The Indian corporate sector is going all out to tackle the modern plague in the workplace. The reason: a pandemic in the industrial sector could set the economy back by a whopping Rs 30,000 crore a year.

By Mukesh Khosla

The cycle of doom starts almost instantly. When a worker tests positive for HIV or AIDS, he invariably begins facing discrimination at the workplace. Some managements, anxious to get on with business as usual, literally quarantine him in a red alert zone, often not even being averse to giving him the sack. From then on, it becomes difficult for him to maintain a regular job.

The statistics are chilling. The number of AIDS cases has been shooting up in the corporate sector and, according to the National AIDS Control Organisation (NACO), almost 75 per cent of the cases were found to be below 45 years old —the most economically-productive category of the workforce. This explains the industry's urgency to address the problem on a war footing.

The human resources development wings of many leading organisations are now busy formulating programmes that not just acquaint workers of the dangers of unprotected sex but also of the consequences of HIV and AIDS. The rising figures have set the alarm bells ringing. The implicit costs of AIDS-afflicted workers can be very high for the industry in terms of increased medical bills, absenteeism, lower productivity, loss of experienced personnel, and increased labour training costs.

A study conducted by UNICEF reveals that if the trend is not arrested, there could be an outbreak of an AIDS epidemic in the industrial sector within the next five years, setting the Indian economy back by a whopping Rs 30,000 crore annually.

The International Labour Organisation (ILO) is also getting increasingly anxious about the rising incidence of AIDS at the workplace. It has devised a collection of modules that contain information on how AIDS is transmitted, the methods of prevention, and policy issues.

Given the grim picture, leading companies, multinationals and transnationals are supplementing government initiatives by formulating company action at the workplace and making their workers aware on the virtues of safe sex.

Organisations such as the Associated Cement Company (ACC), Ashok Leyland, Godrej and Boyce, Ballarpur Industries and others are setting up antiretroviral (ARV) centres.
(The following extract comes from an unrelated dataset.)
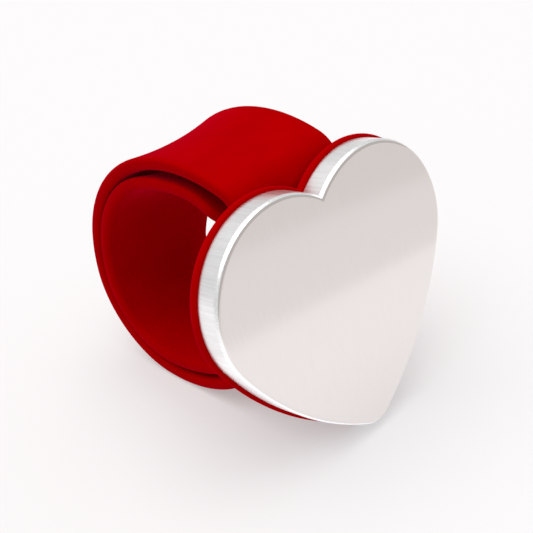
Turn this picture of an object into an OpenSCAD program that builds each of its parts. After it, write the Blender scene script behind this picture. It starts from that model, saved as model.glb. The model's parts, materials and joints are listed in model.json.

Godrej has a clinic in its Mumbai hospital, the ACC has set up a clinic in Wadi in Karnataka, and Apollo Tyres has set up three clinics within its plant premises.

The Steel Authority of India (SAIL), has a policy in place to deal with HIV/AIDS. The SAIL AIDS Control Programme, in association with NACO, has already being implemented across the company. Engineering giant Larsen and Toubro first launched an AIDS awareness-raising programme way back in 1985. One of the company's important focus areas is youth, including apprentices, trainees, employees' children and local municipal schools.
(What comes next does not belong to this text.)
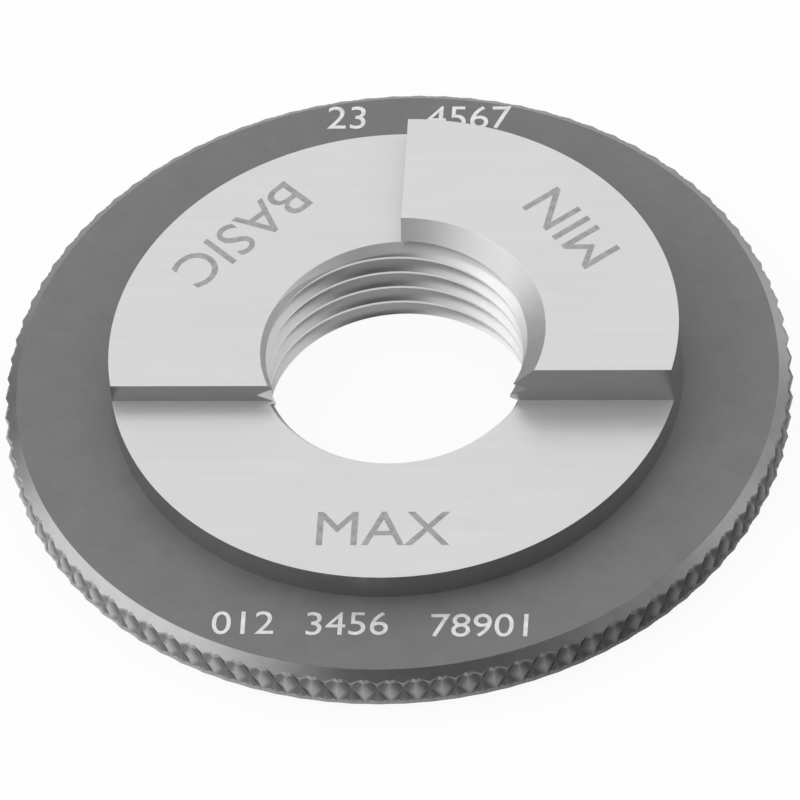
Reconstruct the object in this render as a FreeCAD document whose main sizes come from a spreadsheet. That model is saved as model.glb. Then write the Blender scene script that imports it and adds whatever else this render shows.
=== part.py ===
import FreeCAD, Part
import os
import Sketcher

# A stepped taper thread ring gauge: a knurled flange, a hub with three landings, a tapered thread.
# Z is the axis of the bore and points up; the flange's foot rests on z = 0. Lengths are in mm.

# Every size that can be set by itself
sizes = {
    # Flange
    "flange_dia": 63.0,
    "flange_height": 4.0,
    "rim_chamfer_width": 1.1,
    "rim_chamfer_height": 0.85,
    "foot_chamfer": 1.0,
    # Thread: 14 turns to the inch, narrowing upwards by 1 in 16 on the diameter
    "pitch": 1.8143,
    "taper": 0.0625,
    "foot_pitch_dia": 22.06,
    "crest_depth": 0.58,
    "root_depth": 0.68,
    "flank_angle": 30.0,
    "root_turn": 60.0,
    # Hub: the middle landing is the gauging height, the others lie one pitch below and above it
    "hub_dia": 45.6,
    "basic_height": 8.128,
    "chord_offset": 4.1,
    # Countersinks of the bore at 45 degrees, one at the foot and one on each landing: how much
    # wider than the crests each one opens
    "foot_sink": 0.4,
    "max_sink": 0.5,
    "basic_sink": 0.5,
    "min_sink": 2.06,
    "basic_sweep": 115.0,
    "max_sweep": 131.0,
    # Diamond knurl on the rim
    "knurl_count": 94,
    "knurl_angle": 30.0,
    "knurl_width": 2.0,
    "knurl_depth": 0.45,
}

# What follows from them
formulas = {
    # Low and high landing
    "max_height": "=basic_height - pitch",
    "min_height": "=basic_height + pitch",
    # Radii and heights of the turned section
    "flange_radius": "=flange_dia / 2",
    "hub_radius": "=hub_dia / 2",
    "rim_top": "=flange_height - rim_chamfer_height",
    "rim_inner": "=flange_radius - rim_chamfer_width",
    "foot_outer": "=flange_radius - foot_chamfer",
    "slope": "=taper / 2",
    "crest_radius": "=foot_pitch_dia / 2 - crest_depth",
    "foot_sink_radius": "=crest_radius + foot_sink",
    "foot_crest_height": "=(foot_sink_radius - crest_radius) / (1 - slope)",
    "foot_crest_radius": "=crest_radius - slope * foot_crest_height",
    "min_sink_radius": "=crest_radius - slope * min_height + min_sink",
    "min_crest_height": "=(min_height - min_sink_radius + crest_radius) / (1 + slope)",
    "min_crest_radius": "=crest_radius - slope * min_crest_height",
    # Triangles that cut the countersinks of the middle and the low landing, their tips inside the bore
    "tip_radius": "=crest_radius - 1.5",
    "basic_sink_radius": "=crest_radius - slope * basic_height + basic_sink",
    "basic_tip": "=basic_height - basic_sink_radius + tip_radius",
    "max_sink_radius": "=crest_radius - slope * max_height + max_sink",
    "max_tip": "=max_height - max_sink_radius + tip_radius",
    # Thread space: it runs past both ends, and its mouth lies just inside the crests. The root
    # passes the height of each landing at the same turn about the axis, counted from +X.
    "thread_start": "=basic_height - (6 + root_turn / 360) * pitch",
    "thread_height": "=min_height + pitch - thread_start",
    "start_radius": "=foot_pitch_dia / 2 - slope * thread_start",
    "mouth_radius": "=start_radius - crest_depth - 0.1",
    "root_radius": "=start_radius + root_depth",
    "mouth_half": "=pitch / 4 + (crest_depth + 0.1) * tan(flank_angle * 1deg)",
    "root_half": "=pitch / 4 - root_depth * tan(flank_angle * 1deg)",
    "mouth_low": "=thread_start - mouth_half",
    "mouth_high": "=thread_start + mouth_half",
    "root_low": "=thread_start - root_half",
    "root_high": "=thread_start + root_half",
    # One groove of the knurl
    "groove_half": "=knurl_width / 2",
    "groove_bottom": "=flange_radius - knurl_depth",
    "groove_middle": "=(rim_top + foot_chamfer) / 2",
    "groove_length": "=1.3 * flange_height",
}

doc = FreeCAD.newDocument("ring_gauge")
sheet = doc.addObject("Spreadsheet::Sheet", "Sizes")
for row, (alias, content) in enumerate([*sizes.items(), *formulas.items()], 1):
    sheet.set("A%d" % row, alias)
    sheet.set("B%d" % row, str(content))
    sheet.setAlias("B%d" % row, alias)
doc.recompute()

body = doc.addObject("PartDesign::Body", "RingGauge")
origin = {feature.Role: feature for feature in body.Origin.OriginFeatures}


def number(name):
    """The value of an alias, or of zero, with a leading minus sign where the name has one."""
    bare = name.lstrip("-")
    value = 0.0 if bare == "0" else float(sheet.get(bare))
    return -value if name.startswith("-") else value


def outline(name, role, corners):
    """A sketch on an origin plane: a closed outline through corners named by their aliases."""
    sketch = body.newObject("Sketcher::SketchObject", name)
    sketch.AttachmentSupport = [(origin[role], "")]
    sketch.MapMode = "FlatFace"
    points = [FreeCAD.Vector(number(x), number(y), 0) for x, y in corners]
    for start, end in zip(points, points[1:] + points[:1]):
        sketch.addGeometry(Part.LineSegment(start, end), False)
    for i in range(len(points)):
        sketch.addConstraint(Sketcher.Constraint("Coincident", i, 2, (i + 1) % len(points), 1))
    for i, corner in enumerate(corners):
        for kind, axis, alias in zip(("DistanceX", "DistanceY"), (-2, -1), corner):
            if alias == "0":
                sketch.addConstraint(Sketcher.Constraint("PointOnObject", i, 1, axis))
                continue
            ends = (-1, 1, i, 1) if number(alias) > 0 else (i, 1, -1, 1)
            bound = sketch.addConstraint(Sketcher.Constraint(kind, *ends, abs(number(alias))))
            bare = alias.lstrip("-")
            sign = "-" if number(bare) < 0 else ""
            sketch.setExpression("Constraints[%d]" % bound, sign + "Sizes." + bare)
    return sketch


def feature(kind, name, profile):
    """A feature of the body made from one sketch."""
    made = body.newObject("PartDesign::" + kind, name)
    made.Profile = profile
    profile.Visibility = False
    return made


# Turned blank: foot, rim, hub, the countersink of the high landing, crests, foot countersink
section = outline("Section", "XZ_Plane", [
    ("foot_sink_radius", "0"),
    ("foot_outer", "0"),
    ("flange_radius", "foot_chamfer"),
    ("flange_radius", "rim_top"),
    ("rim_inner", "flange_height"),
    ("hub_radius", "flange_height"),
    ("hub_radius", "min_height"),
    ("min_sink_radius", "min_height"),
    ("min_crest_radius", "min_crest_height"),
    ("foot_crest_radius", "foot_crest_height"),
])
blank = feature("Revolution", "Blank", section)
blank.ReferenceAxis = (section, ["V_Axis"])
blank.Angle = 360
doc.recompute()


def knurl(name, turn):
    """Cut a slanting V groove in the rim and repeat it around the flange."""
    sketch = outline(name + "Profile", "XY_Plane", [
        ("groove_half", "flange_radius"),
        ("0", "groove_bottom"),
        ("-groove_half", "flange_radius"),
    ])
    sketch.AttachmentOffset = FreeCAD.Placement(
        FreeCAD.Vector(0, 0, number("groove_middle")),
        FreeCAD.Rotation(FreeCAD.Vector(0, 1, 0), turn * number("knurl_angle")))
    cut = feature("Pocket", name + "Groove", sketch)
    cut.SideType = "Symmetric"
    cut.setExpression("Length", "Sizes.groove_length")
    cut.Refine = False
    doc.recompute()
    around = body.newObject("PartDesign::PolarPattern", name)
    around.Originals = [cut]
    around.Axis = (origin["Z_Axis"], [""])
    around.Angle = 360
    around.Refine = False
    around.setExpression("Occurrences", "Sizes.knurl_count")
    body.Tip = around
    doc.recompute()


# The grooves that lean to one side, then those that lean to the other, leave a row of diamonds
knurl("RightKnurl", 1)
knurl("LeftKnurl", -1)


def landing(name, height, corners):
    """Mill everything inside the outline away, from a height upwards."""
    sketch = outline(name + "Outline", "XY_Plane", corners)
    sketch.setExpression("AttachmentOffset.Base.z", "Sizes." + height)
    cut = feature("Pocket", name, sketch)
    cut.Type = "ThroughAll"
    cut.Reversed = True
    doc.recompute()
    return cut


# Middle landing on the left half, then the low landing in front of the chord
basic = landing("BasicLanding", "basic_height", [
    ("0", "flange_radius"),
    ("-flange_radius", "flange_radius"),
    ("-flange_radius", "-flange_radius"),
    ("0", "-flange_radius"),
])
low = landing("MaxLanding", "max_height", [
    ("flange_radius", "-chord_offset"),
    ("-flange_radius", "-chord_offset"),
    ("-flange_radius", "-flange_radius"),
    ("flange_radius", "-flange_radius"),
])


def countersink(name, radius, height, tip, sweep):
    """Cut a 45 degree cone under one landing, around the part of the bore that it touches."""
    sketch = outline(name + "Section", "YZ_Plane", [
        (radius, height),
        (radius, "min_height"),
        ("tip_radius", "min_height"),
        ("tip_radius", tip),
    ])
    cut = feature("Groove", name, sketch)
    cut.ReferenceAxis = (sketch, ["V_Axis"])
    cut.setExpression("Angle", "Sizes." + sweep)
    return sketch, cut


# The middle landing's cone starts at the wall under the high landing and ends in front of the chord
basic_section, basic_sink = countersink(
    "BasicSink", "basic_sink_radius", "basic_height", "basic_tip", "basic_sweep")
doc.recompute()

# The low landing's cone lies even about the front, so its sketch is turned to face forwards
max_section, max_sink = countersink(
    "MaxSink", "max_sink_radius", "max_height", "max_tip", "max_sweep")
max_section.AttachmentOffset = FreeCAD.Placement(
    FreeCAD.Vector(0, 0, 0), FreeCAD.Rotation(FreeCAD.Vector(0, 1, 0), 180))
max_sink.Midplane = True
doc.recompute()

# Right-hand thread: a flat-tipped profile follows a helix that climbs and narrows with the taper.
# The helix is divided into single turns, so each face of the groove covers one turn at most.
helix = doc.addObject("Part::Helix", "ThreadPath")
helix.setExpression("Pitch", "Sizes.pitch")
helix.setExpression("Height", "Sizes.thread_height")
helix.setExpression("Radius", "Sizes.start_radius")
helix.setExpression("Angle", "-atan(Sizes.slope)")
helix.setExpression("Placement.Base.z", "Sizes.thread_start")
helix.SegmentLength = 1
path = body.newObject("PartDesign::SubShapeBinder", "ThreadPathInBody")
path.Support = [(helix, ("",))]
thread_profile = outline("ThreadProfile", "XZ_Plane", [
    ("mouth_radius", "mouth_low"),
    ("root_radius", "root_low"),
    ("root_radius", "root_high"),
    ("mouth_radius", "mouth_high"),
])
doc.recompute()
thread = feature("SubtractivePipe", "Thread", thread_profile)
thread.Spine = (path, ["Edge%d" % (i + 1) for i in range(len(path.Shape.Edges))])
thread.Mode = "Frenet"
doc.recompute()

# Nothing is written unless every step of the document holds
body.Label = "ring_gauge"
body.Tip = thread
doc.recompute()
for item in doc.Objects:
    if "Invalid" in item.State or "Error" in item.State:
        raise RuntimeError(item.Name + " failed")
if body.Shape.isNull() or not body.Shape.isValid() or len(body.Shape.Solids) != 1:
    raise RuntimeError("the gauge is not one sound solid")
for earlier, later in ((blank, basic), (basic, low), (low, basic_sink), (basic_sink, max_sink),
                       (max_sink, thread)):
    if later.Shape.Volume >= earlier.Shape.Volume - 1:
        raise RuntimeError(later.Name + " cuts nothing")

os.makedirs("parts", exist_ok=True)
body.Shape.exportStep("parts/" + body.Label + ".step")
print(body.Label, round(body.Shape.Volume, 1), "mm3,", len(body.Shape.Faces), "faces")
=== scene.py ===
import math
import bpy
import bmesh
from mathutils import Matrix, Vector


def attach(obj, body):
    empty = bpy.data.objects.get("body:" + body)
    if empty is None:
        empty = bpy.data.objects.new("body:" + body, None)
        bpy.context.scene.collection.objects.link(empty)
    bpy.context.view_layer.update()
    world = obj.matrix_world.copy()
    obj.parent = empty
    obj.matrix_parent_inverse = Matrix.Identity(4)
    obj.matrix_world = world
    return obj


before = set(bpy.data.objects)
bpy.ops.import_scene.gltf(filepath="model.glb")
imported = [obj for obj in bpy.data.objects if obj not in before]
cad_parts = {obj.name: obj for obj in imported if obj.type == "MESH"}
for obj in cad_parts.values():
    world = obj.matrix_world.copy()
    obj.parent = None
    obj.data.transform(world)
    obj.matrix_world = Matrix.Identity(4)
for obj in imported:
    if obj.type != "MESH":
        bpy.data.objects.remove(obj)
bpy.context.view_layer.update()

# The gauge is one turned, threaded and ground piece of hardened steel.
# Its hub and its foot are ground bare, the threaded bore is lapped, the flange is blackened, the
# chamfers of the rim keep a thinner, rubbed black, and the knurl is darker in its grooves and
# lighter at its tips.
MM = 0.001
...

The Confederation of Indian Industry (CII) has floated a new programme called Access to Care and Treatment (ACT) that guides business houses about setting up AIDS testing clinics. The CII's AIDS awareness programme includes lectures and counselling at the factory level, providing workers with a set of awareness posters, slides and film shows.

While pharmaceutical major Ranbaxy is collaborating with the William Jefferson Clinton Foundation for the distribution of low-cost ARV drugs, Wockhard Pharma has set up the Wockhardt Harvard Medical International HIV and AIDS Educational and Research Foundation, which has raised 4,700 specialised care providers that include nurses, doctors and paramedics.
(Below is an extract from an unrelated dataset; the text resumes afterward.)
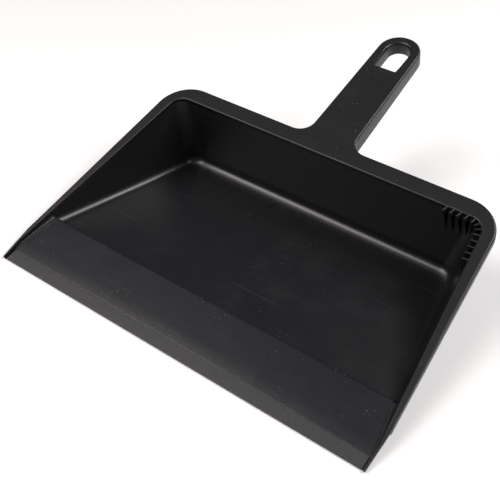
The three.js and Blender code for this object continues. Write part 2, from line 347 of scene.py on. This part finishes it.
@dataclass(frozen=True)
class WornPlastic:
    """Black moulded plastic with a fine grain, dust specks and light scuffs."""

    place: Slot
    colour: tuple[float, float, float] = (0.0065, 0.0065, 0.0074)
    roughness: float = 0.34
    unevenness: float = 0.10
    grain: float = 0.28
    grain_scale: float = 1400.0
    specks: float = 0.5
    speck_scale: float = 420.0
    speck_size: float = 0.10
    speck_blur: float = 1.6
    dust_scale: float = 60.0
    dust_rough: float = 0.3
    scuffs: float = 0.15
    scuff_tint: float = 0.22
    scuff_rough: float = 0.15
    scuff_depth: float = 0.4
    cloud_scale: float = 38.0
    patch_scale: float = 9.0
    film: float = 0.018
    gloss: float = 0.4
    bump_depth: float = 0.0002
    dust_colour: tuple[float, float, float] = (0.20, 0.20, 0.205)

    def build(self) -> bpy.types.Material:
        """Make the material.

        Returns:
            The material.
        """
        surface = Surface(self.place.value)
        here = surface.place()
        grain = surface.noise(here, self.grain_scale, detail=3.0, rough=0.6)
        clouds = surface.noise(here, self.cloud_scale, detail=4.0, rough=0.6)
        patches = surface.noise(here, self.patch_scale).ramp(low=0.35, high=0.75)
        dust = self._specks(surface, here) * self.specks
        lines = self._lines(surface) * self.scuffs
        film = clouds.ramp(low=0.45, high=0.8) * patches * self.film
        share = dust + lines * self.scuff_tint + film
        surface.set(Base_Color=surface.mix(share, (*self.colour, 1.0), (*self.dust_colour, 1.0)))
        worn = lines * self.scuff_rough + dust * self.dust_rough
        surface.set(Roughness=self.roughness + (clouds - 0.5) * self.unevenness + worn)
        surface.set(Specular_IOR_Level=self.gloss)
        height = grain + lines * self.scuff_depth
        bump = {"Strength": self.grain, "Distance": self.bump_depth, "Height": height}
        surface.set(Normal=surface.node("ShaderNodeBump", {}, bump, "Normal"))
        return surface.material

    def _specks(self, surface: Surface, here: Wire) -> Wire:
        """Sparse dust specks.

        Args:
            surface: The material under construction.
            here: The coordinates.

        Returns:
            One on a speck, nothing elsewhere.
        """
        cells = {"Vector": here, "Scale": self.speck_scale}
        settings = {"feature": "F1"}
        near = surface.node("ShaderNodeTexVoronoi", settings, cells, "Distance")
        thick = surface.noise(here, self.dust_scale, detail=3.0, rough=0.7).ramp(low=0.5, high=0.72)
        return near.ramp(self.speck_size * self.speck_blur, self.speck_size) * thick

    def _lines(self, surface: Surface) -> Wire:
        """Fine scratches in two directions.

        Args:
            surface: The material under construction.

        Returns:
            One on a scratch, nothing elsewhere.
        """
        along, across = (
            surface.noise(surface.place(one.turn, one.stretch), 1.0).ramp(one.low, one.high)
            for one in SCRATCHES
        )
        return along + across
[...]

A number of companies are adopting an aggressive approach and moving beyond just the awareness programme. Take the case of Ashok Leyland. The company's Driver Training Centre at Namakkal, near Salem, spread over 2.5 acres, has comprehensive infrastructural facilities, including a driving range with all configurations of roads. As the centre started becoming popular, authorities discovered that a flesh trade had begun to flourish in the neighbouring areas.

In order to check the menace, the management of the automobile company launched an AIDS awareness campaign. The sustained campaign not just put an end to the flesh trade, but also rehabilitated the "middlemen" into more meaningful ways of earning a livelihood. Such has been the success that an AIDS and HIV awareness course has become a part of the training centre's curriculum.

Like Ashok Leyland, a number of other organisations are working out individual strategies, besides subscribing to the CII's awareness programme. HRD managers are applying their minds to issues like the company's role vis-a-vis leave and medical compensation when an employee tests HIV positive.

Companies are fast realising that a healthy workplace is vital for progress. Preventive services such as condom promotion and counselling referrals are offered to ensure the personal health of workers.

Even Bill Gates, through his Bill and Melinda Gates Foundation, emphasises proper tests and free distribution of condoms. "Till the AIDS vaccine is developed, there is a great need for prevention and precaution," he said. "Otherwise, there will be an epidemic which will be hard to control."

And if the epidemic comes, as Gates darkly predicts, it will hit business very seriously indeed. In fact, almost 80 per cent of Africa's commercial bankruptcies have been traced to AIDS. That is the reason that leading companies are making an all-out effort to shut out this most dreaded of modern plagues.